Module 3: Pre-Deployment Testing and Validation
- Integrate automated smoke tests into the deployment pipeline to verify basic functionality immediately after deployment to each environment.
- Validate configuration files across environments to prevent hardcoded values or missing secrets from causing post-deployment failures.
- Execute performance and load tests in staging environments that mirror production capacity to detect scalability issues before deployment.
- Conduct security scanning of deployment artifacts to block known vulnerabilities from progressing to production.
- Coordinate user acceptance testing (UAT) sign-off timing with deployment windows to avoid delays or stale approvals.
- Simulate rollback procedures during pre-deployment testing to verify backup integrity and recovery time objectives (RTO).
Module 4: Deployment Automation and Pipeline Configuration
- Design deployment pipelines with environment promotion gates that enforce approvals, test results, and compliance checks.
- Implement idempotent deployment scripts to ensure consistent outcomes when retries are necessary due to transient failures.
- Integrate configuration management tools (e.g., Ansible, Puppet) into the pipeline to synchronize infrastructure state with application deployment.
- Secure service accounts used in pipelines with role-based access controls and short-lived credentials to minimize attack surface.
- Version control all deployment scripts and pipeline definitions to enable auditability and reproducibility across releases.
- Handle database schema changes through automated migration scripts with rollback support, ensuring data integrity during deployment.
Module 5: Environment Management and Provisioning
- Standardize environment configurations using infrastructure-as-code templates to reduce drift between staging and production.
- Allocate dedicated test environments for parallel release streams to prevent interference between development teams.
- Manage environment access controls to restrict deployment permissions based on team roles and change advisory board approvals.
- Schedule environment availability windows when shared resources (e.g., integration test systems) are constrained.
- Monitor environment utilization to identify underused instances and optimize cloud resource costs.
- Implement data masking or anonymization in non-production environments to comply with data privacy regulations.
Module 6: Change and Risk Governance
- Submit high-risk deployments to formal change advisory board (CAB) review with documented rollback plans and impact assessments.
- Classify changes as standard, normal, or emergency based on organizational policy and apply corresponding approval workflows.
- Track deployment-related incidents post-release to refine risk scoring models for future change evaluations.
- Enforce deployment freeze periods during critical business cycles, such as month-end closing or peak retail seasons.
- Document exceptions to deployment policies when urgent fixes bypass standard procedures, including root cause and remediation.
- Integrate deployment data into service catalogs and CMDBs to maintain accurate configuration item (CI) relationships.
Module 7: Post-Deployment Verification and Handover
- Validate monitoring dashboards and alerting rules are updated to reflect new services or endpoints introduced in the deployment.

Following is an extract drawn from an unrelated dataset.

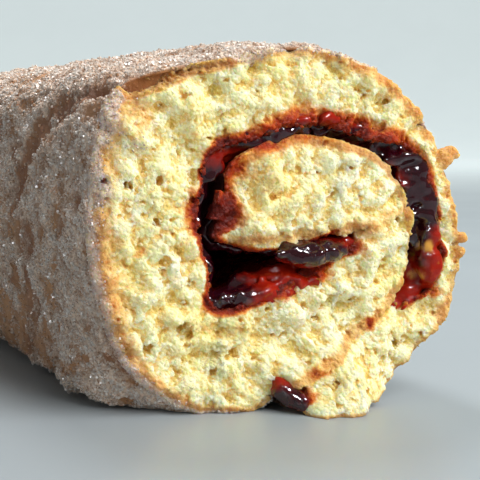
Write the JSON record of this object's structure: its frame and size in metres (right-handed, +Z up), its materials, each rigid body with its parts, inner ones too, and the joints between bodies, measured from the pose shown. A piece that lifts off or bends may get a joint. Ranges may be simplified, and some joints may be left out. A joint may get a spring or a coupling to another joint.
{
  "type": "swiss roll",
  "caption": "Sugared swiss roll cake with a jam filling, cut at both ends so that the rolled sheet shows as a spiral.",
  "frame": {"origin": "middle of the flat foot that the roll lies on, at the centre of its length", "axes": "+Y along the roll, from the front cut to the back cut, +Z up, +X to the right seen from the front cut"},
  "size_m": [0.064, 0.1728, 0.0585],
  "materials": {
    "sponge": "soft porous crumb with a sugared golden skin",
    "jam": "wet and glossy"
  },
  "bodies": {
    "root": {"sponge": "sponge", "jam": "jam"}
  },
  "joints": []
}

- Confirm log aggregation systems are ingesting data from newly deployed components for troubleshooting and audit purposes.
- Transfer operational ownership to support teams with documented runbooks, known issues, and escalation paths.
- Execute health checks within the first hour post-deployment to detect configuration or integration issues not caught in testing.
- Collect feedback from support teams on deployment-related incidents to improve future release packages.
- Archive deployment artifacts and logs according to retention policies for compliance and forensic analysis.
Module 8: Continuous Improvement and Deployment Metrics
- Measure deployment frequency, lead time, failure rate, and mean time to recovery (MTTR) to assess release process maturity.
- Identify bottlenecks in the deployment pipeline by analyzing stage durations and failure points across multiple releases.
- Use deployment success metrics to negotiate SLAs with internal development teams and external vendors.
- Conduct retrospective meetings after major releases to capture lessons learned and update deployment checklists.
- Align deployment metrics with business outcomes, such as feature adoption rates or customer-reported defects.
- Refactor deployment processes based on telemetry data, such as repeated manual interventions or environment-specific failures.